Featuring four basketball goals at each end of the court and seesawing ramps in the middle, the event pits statewide high schools’ hand-built robots against one another, capable of picking up foam basketballs and delivering them to a firing system that will shoot the balls toward the hoops.

Students and their industry mentors had only six weeks from the reveal of this year’s challenge for planning, part ordering, assembly and testing.

Parts alone could take two weeks to arrive, according to Wesley Liao, sophomore captain of the Liao Robotics Club — aka the Lightsabers, named rookie of the year in 2010’s competition — leaving less time to build.
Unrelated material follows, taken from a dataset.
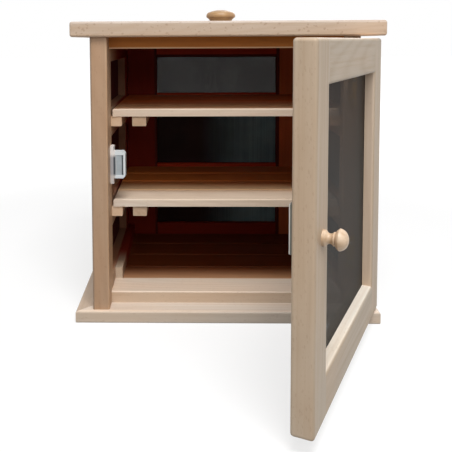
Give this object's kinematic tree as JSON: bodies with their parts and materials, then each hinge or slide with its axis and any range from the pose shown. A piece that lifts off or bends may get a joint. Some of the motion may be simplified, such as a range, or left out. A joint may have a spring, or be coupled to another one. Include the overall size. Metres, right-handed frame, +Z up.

With the short time frame, planning ahead is key, but difficult.

“That was a big debate: whether to maneuver really well and shoot a bunch or just make every shot count,” Liao said. “We decided accuracy would be most important.”

He said above each basket appears retro-reflective tape, similar to a bicycle reflector.

“That way,” Liao said, “we can use cameras on the robot that can sense where the goal is and accurately shoot the ball.”

Coach Vince Liao said the competition’s true value is teaching collaboration; mentors and students work hand-in-hand to overcome engineering, mathematic and programming issues, not to mention search for funding. He believes that linking budding engineers with industry veterans in such a manner is the best way to give students a real-life glimpse into potential career paths.

“We try to talk everything out,” he said. “The solutions usually come out when we are all together.”